How To Prevent Frost Heave Damage
It is evident that the damage of frost heaves can be extremely bad this is why it's important to take safety measures to avoid further escalation. To prevent frost heaves from happening, the types of soil and drainage around your area should be considered before installing pavers.
Sandy and clay-like soils can hold the most water and should be avoided as paver bases if possible. At the same time, soil that has poor drainage or is positioned near an underground spring is prone to frost heaving, so you should assess your location prior to installation.
Another course of action you can take is to dig down into the soil of your area and install an aggregate base or have drainage problems immediately repaired. Don't wait too long before the winter comes so that you won't risk the possibility of frost heaves.
Other measures you can take to eliminate frost heaving are the following:
- Provide a hydronic heating system around your house, specifically in areas near your patio and/or driveway pavers.
- Make use of backfill materials like gravel around the foundation of pavers.
- Use coarse granular soil for your driveway pavers.
- Stabilize the soil in your area.
- Make use of commercially availabe de-icers and use them on your patio or driveway pavers.
- Keep water out of freezing zone.
De-icers for Your Paver Surface
The best chlorides to remove ice from your paver surface are magnesium chloride and calcium chloride.
Harris' Kind Melt magnesium chloride can instantly melt ice on your driveway or patio. It works well at high temperatures down to -13 degrees Fahrenheit. It is less corrosive so it's safe for the environment, your children, and pets.
Click to see Harris' magnesium chloride on Amazon.
This calcium chloride de-icer from Snow Joe can help prevent the possibility of frost heave. It has calcium chloride crystal that can instantly melt snow or frost in contact with it and it works impressively well even at temperatures lower than -25 degrees Fahrenheit.
See Snow Joe's calcium chloride on Amazon.
Amazingly, both chlorides work effectively and similarly on the same way as they trap moisture from the environment and lock it into the soil, making the soil really hard and strong. However, when water like or snow melt taps in the soil after it has dried, then you need to reapply it again to continuously maintain and stabilize the soil around your pavers.
For your convenience, you may also want to check out this YouTube video by Charleston Homes for additional tips on how to prevent frost heave damage on your pavers.

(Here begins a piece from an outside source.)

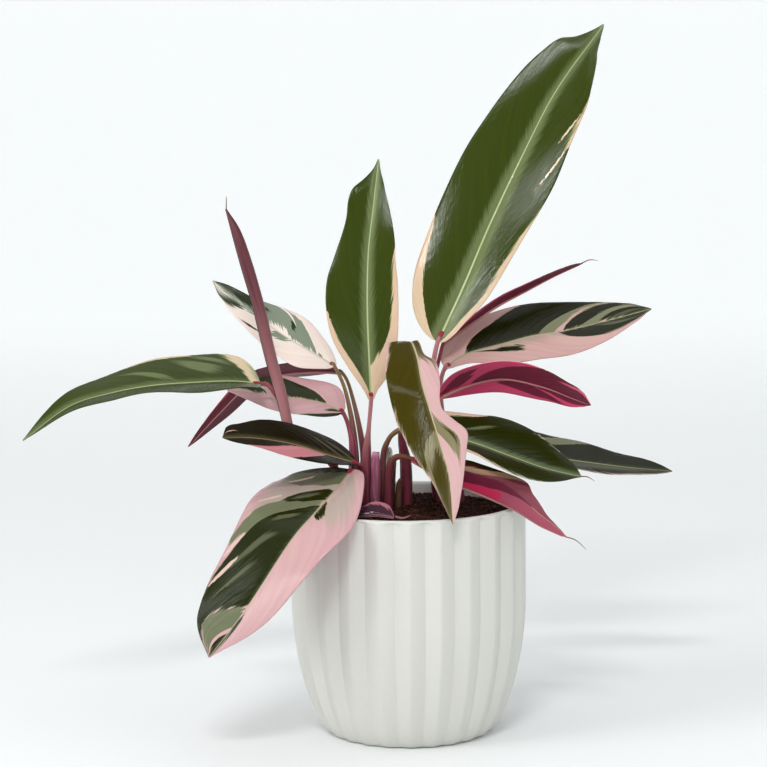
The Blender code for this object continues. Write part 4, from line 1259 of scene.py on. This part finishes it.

What Type Of Soil Is Most Susceptible To Frost Heave?
According to American Concrete Pavement Association, silt or silty clay soil is the most susceptible to frost heave.
This is because silt has extremely small sized particles that allow the flow of water by capillary action. Subsequently, silt provides the water that forms into ice lenses in the freezing zone during winter.
Other soil types that are considered susceptible to frost heaves are fine sand, clay, gravel, and rock flour. At the same time, dirty sand and gravel and glacial tills also have a moderate chance to be susceptible to frost heaves.
Soils that are considered non-frost susceptible are only 100% clean mixtures of sand and gravel as this type drains freely and does not create capillary moisture movement.
Over and above all of that, you should understand how soil plays a huge role in determining possible frost heaves. If you have susceptible soil around your pavers, you need to replace or stabilize it to prevent the frost heaves.
How Do You Stabilize Soil?
Stabilizing the soil can come in many methods. You can add cement to the soil or other chemical components to change the physical makeup of the soil. You can also opt for a mechanical method in stabilizing the soil such as compacting it.
For a visual representation and a better understanding of soil stabilization, you can watch and learn from this animated YouTube video by Prime Resins.
Does Frost Go Deeper In Dry Soil?
Scientifically, dry soil makes the frost level go deeper as the water line freezes more often when it is sufficiently dry.
Wet soil becomes harder than regular dry soil despite the fact that both have the same temperature below freezing. When you think of frost heaving, it is utterly wrong to interpret that frozen soil is responsible for the ice lenses.
Take note, the soil does not freeze. The moisture in the soil is what freezes, which causes ice lenses, that result in frost heaves. The deeper the dry soil is, the deeper the frost heave goes.
For the best, you can take a look at this YouTube video by Vermont Local Roads discussing frost actions in soil.
Installing an aggregate base on the foundation of your pavers, stabilizing your soil, and ensuring no drainage problems around your area greatly helps to prevent frost heave on your pavers. Now that you know all of these tips, plus additional insights on frost heaves and other preventions, brace your pavers as winter approaches.